Listed entries:

>> begin

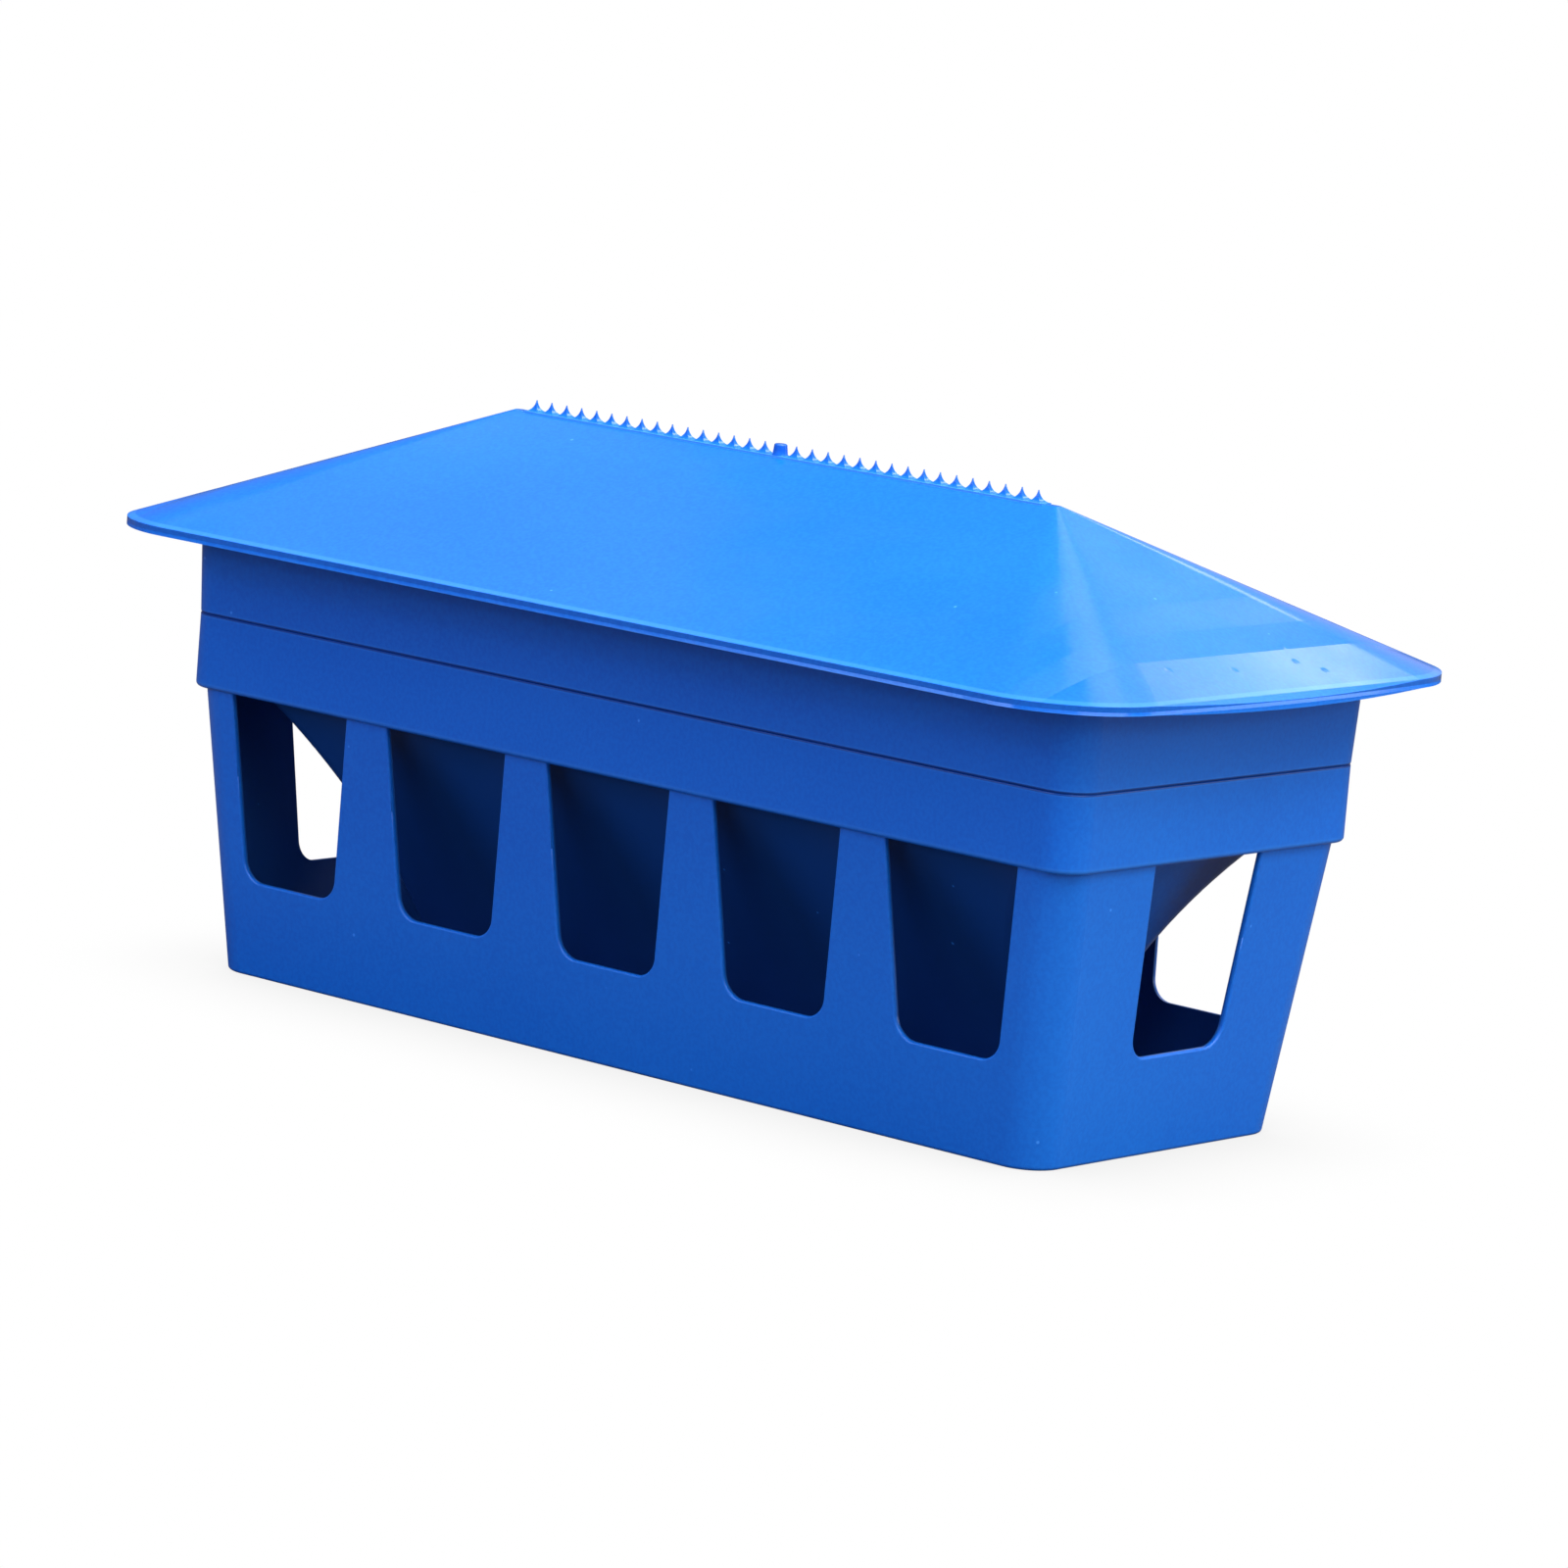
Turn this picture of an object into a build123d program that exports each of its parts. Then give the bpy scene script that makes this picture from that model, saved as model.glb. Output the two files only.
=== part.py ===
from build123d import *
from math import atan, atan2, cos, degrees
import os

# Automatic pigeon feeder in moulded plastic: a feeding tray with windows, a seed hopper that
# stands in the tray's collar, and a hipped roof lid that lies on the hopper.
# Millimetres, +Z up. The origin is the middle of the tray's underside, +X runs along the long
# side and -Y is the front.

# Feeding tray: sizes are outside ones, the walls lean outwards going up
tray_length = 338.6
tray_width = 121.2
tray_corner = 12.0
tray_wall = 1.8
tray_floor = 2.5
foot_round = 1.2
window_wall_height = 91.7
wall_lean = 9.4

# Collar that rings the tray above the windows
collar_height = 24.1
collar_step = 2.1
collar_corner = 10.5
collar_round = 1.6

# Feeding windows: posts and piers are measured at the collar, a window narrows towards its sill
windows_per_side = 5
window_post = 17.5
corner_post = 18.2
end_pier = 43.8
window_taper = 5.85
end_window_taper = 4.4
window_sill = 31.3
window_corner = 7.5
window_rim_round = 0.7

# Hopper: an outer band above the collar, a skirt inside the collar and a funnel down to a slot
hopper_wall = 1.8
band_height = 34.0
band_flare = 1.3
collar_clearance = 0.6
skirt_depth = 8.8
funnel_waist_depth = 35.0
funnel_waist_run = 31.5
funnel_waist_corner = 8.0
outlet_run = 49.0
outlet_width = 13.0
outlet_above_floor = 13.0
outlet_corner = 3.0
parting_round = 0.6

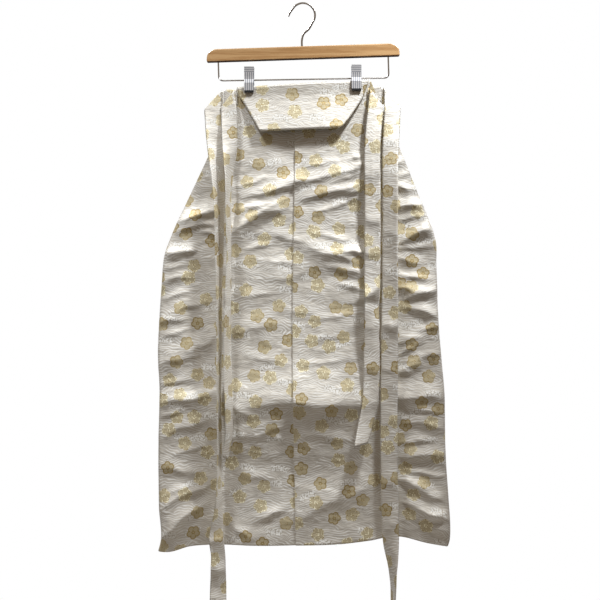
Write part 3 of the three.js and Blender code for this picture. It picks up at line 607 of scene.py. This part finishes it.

>> end

Write out again, exactly, the lines from the start of the entries up to and including the one with "# side and -Y is the front.". Nothing else belongs in the reply.

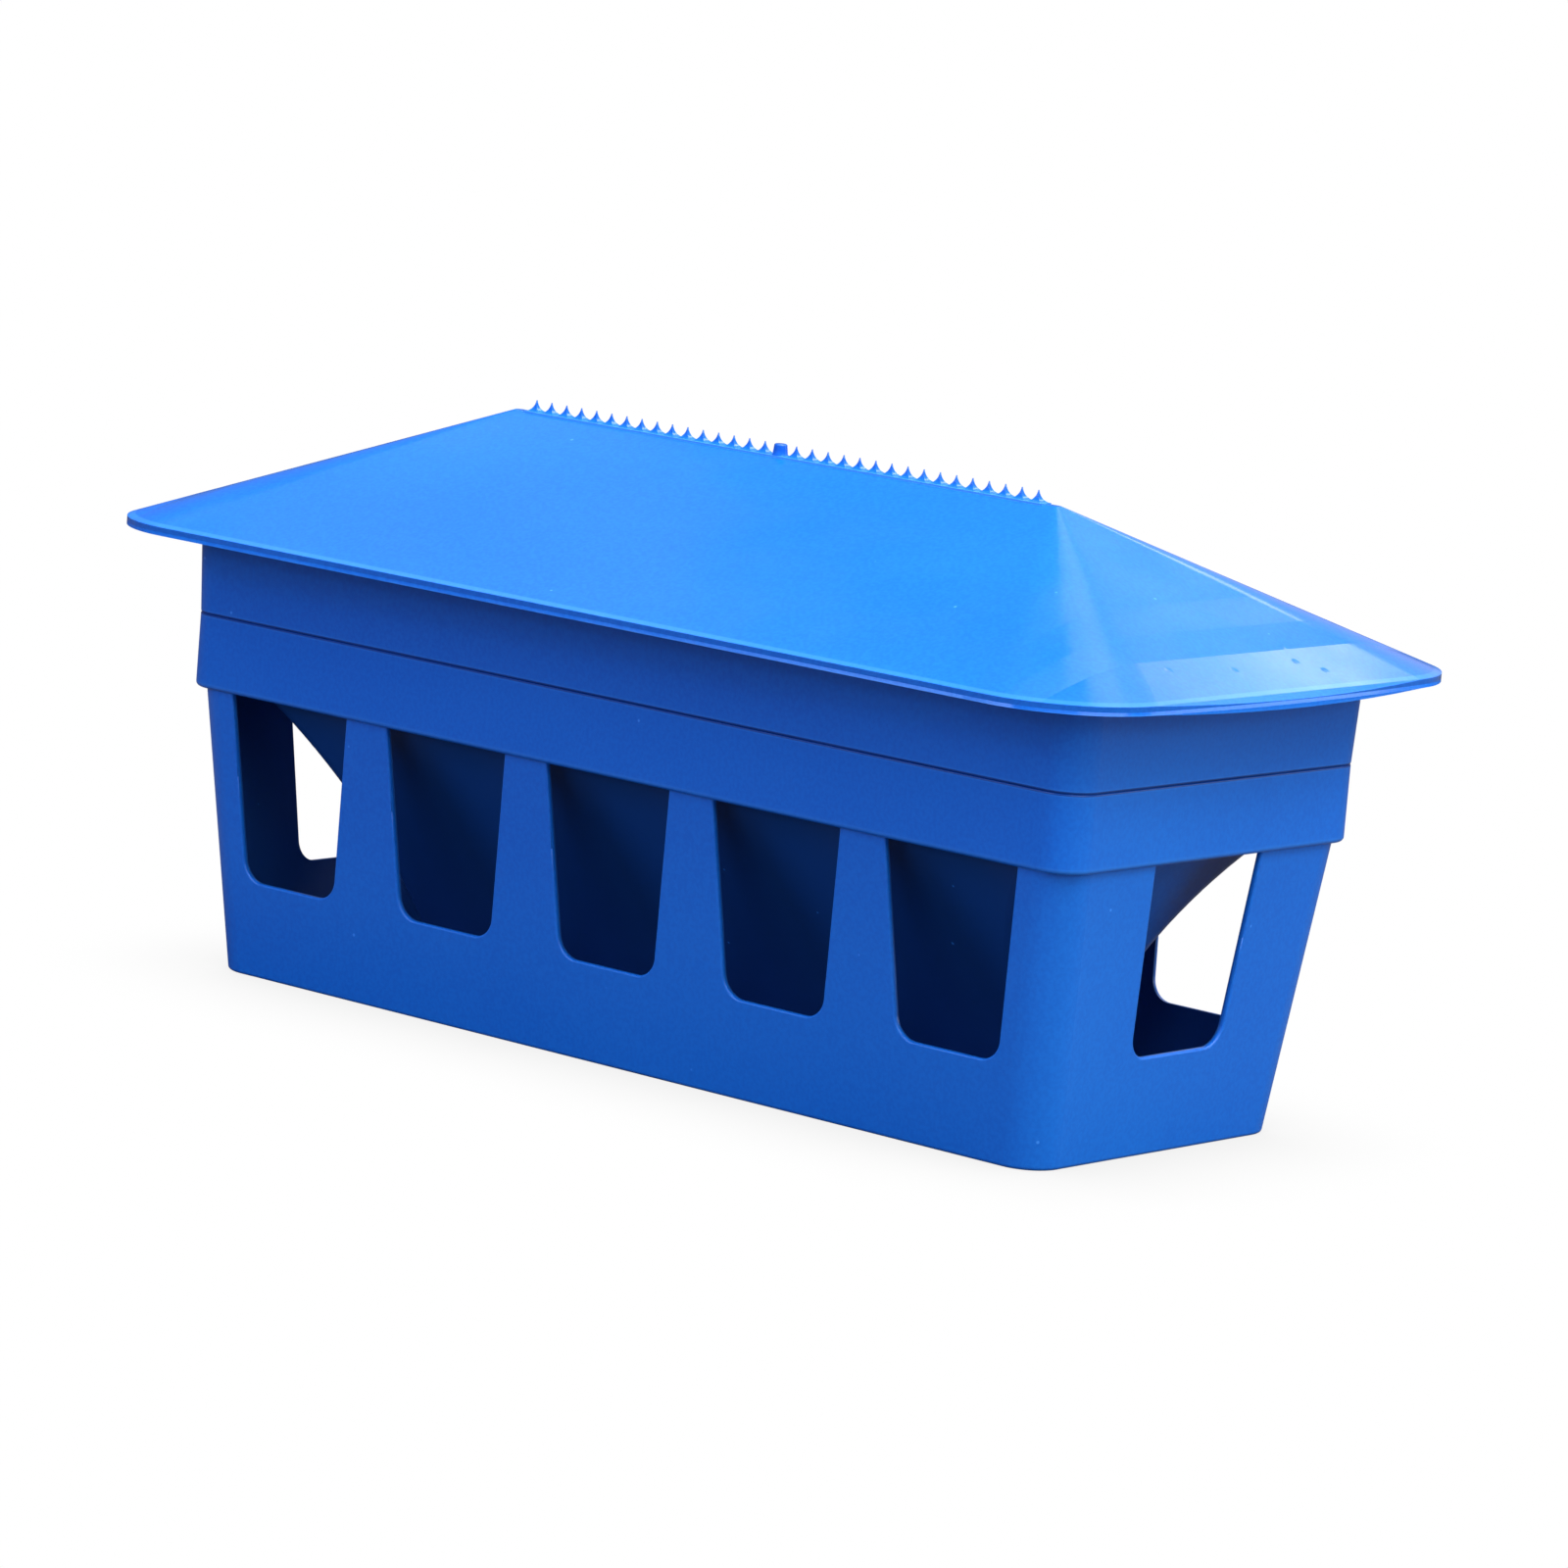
Turn this picture of an object into a build123d program that exports each of its parts. Then give the bpy scene script that makes this picture from that model, saved as model.glb. Output the two files only.
=== part.py ===
from build123d import *
from math import atan, atan2, cos, degrees
import os

# Automatic pigeon feeder in moulded plastic: a feeding tray with windows, a seed hopper that
# stands in the tray's collar, and a hipped roof lid that lies on the hopper.
# Millimetres, +Z up. The origin is the middle of the tray's underside, +X runs along the long
# side and -Y is the front.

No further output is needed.